I’m CSPC missions partner Kevin Humble. For the past three decades, my wife Leilani and I have been working to bring the Gospel to unengaged people groups. We’re currently doing that in Southwest Sulawesi, Indonesia. The idea of two steps forward, one step back is something everyone can relate to, and that’s sort of what ministry is like for us sometimes. Let me give you an example. The way our ministry works, our access into villages where the Gospel’s never been heard comes through teams of workers, or ‘guests’. So a church will send us a team and we train that team to just live out loud their love and passion for God, then we take them into villages where foreigners have never been; where the Gospel’s never been preached. If the guests are able to find people who are open spiritually, it’s Leilani’s and my job to follow up with discipleship. Well, over the last two years, during the COVID crisis, things shut down. We had basically no new guests and we’ve not really been able to get to the villages to do the discipleship. But we thought we were seeing one exception. It appeared the Gospel had started to break loose during the pandemic among a group called the Bajo people. The Jesus Film from the 1970s got translated into the Bajo language –our daughter helped with that- and the people got excited about it. So we were thinking ‘This is going to pop. We’re going to see God’s Kingdom come to the Bajo people. We’re going to see Jesus build His church.’ A key person in all this was a Bajo man who’d had a diving accident and was paralyzed from the waist down. Our guest –our missionary worker in the village- came alongside and prayed for him, and within two days he was walking. An instant miracle! So this man became her person of access.
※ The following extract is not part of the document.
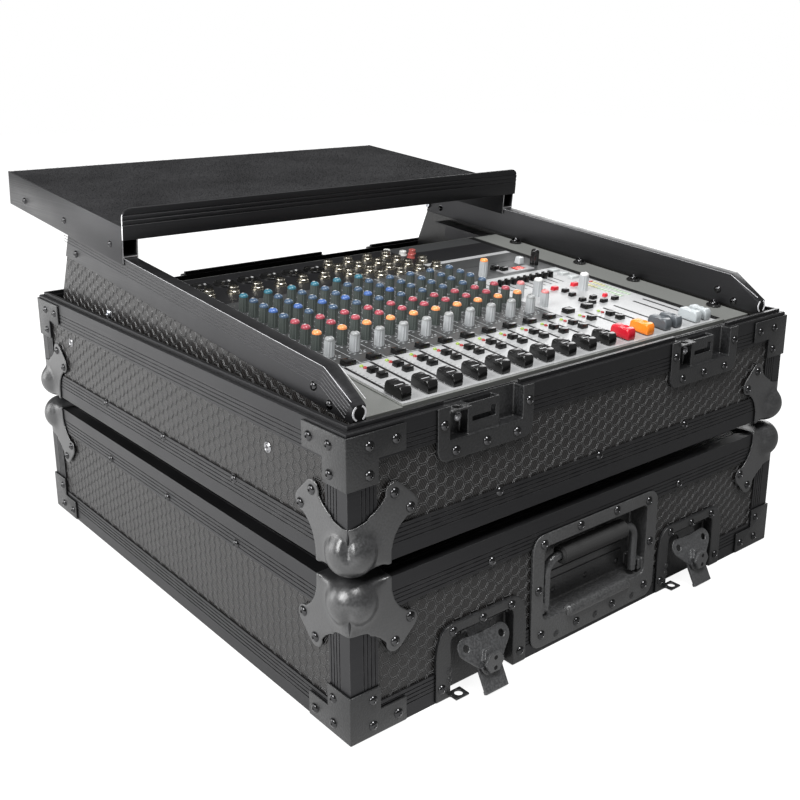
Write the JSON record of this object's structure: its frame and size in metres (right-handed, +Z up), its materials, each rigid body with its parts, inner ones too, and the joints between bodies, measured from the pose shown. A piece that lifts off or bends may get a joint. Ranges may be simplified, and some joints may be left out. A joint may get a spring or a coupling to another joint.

He was not yet a believer, but was apparently getting there and was introducing her to the whole village. Leilani and I decided to go to the village for follow-up. But thanks to a series of boating mishaps, we were never able to make it. So our missionary worker ended up in the village by herself, and this is where the heart of the story really unfolds.
The main person of access ended up dying after drinking something unhealthy for his system at a large wedding. So our worker was now left with one Bajo believer on this island- a woman. The woman’s husband wasn’t a believer yet, but he was starting to set the Psalms to Bajo tunes, so our worker continued to work with this woman and her husband. During this time, our worker’s mother died of COVID. She wanted to fly home, of course- her mother lived a long way away. But she had to test for COVID herself in order to travel, and she came up positive. It was just a crushing blow- she couldn’t go home to mourn with her family. In that time, we heard that the husband of the woman who was the lone believer on the island had died. Our worker went to his funeral and was able to play some of his psalms, and that’s where things stand now. We don’t know just where the narrative will go from here. This isn’t one of those feel-good missionary stories, but it gives you a picture of what we’re really up against as we hope to see God’s Kingdom come to a people group that, as far as we know, has never had the Gospel. Today we do have around 40 Bajo believers. That’s pretty amazing, but there’s no breakthrough yet like we thought we would see: no church started, no disciples multiplying. The enemy has had these people in his grip for as long as we know, and he doesn’t want to let go of them.
Please pray that we connect deeply with unreached and unengaged people groups in our province. Pray that we’d see God’s Kingdom come to these groups. We know He has more than just 40 people here, and He wants them worshipping at the throne.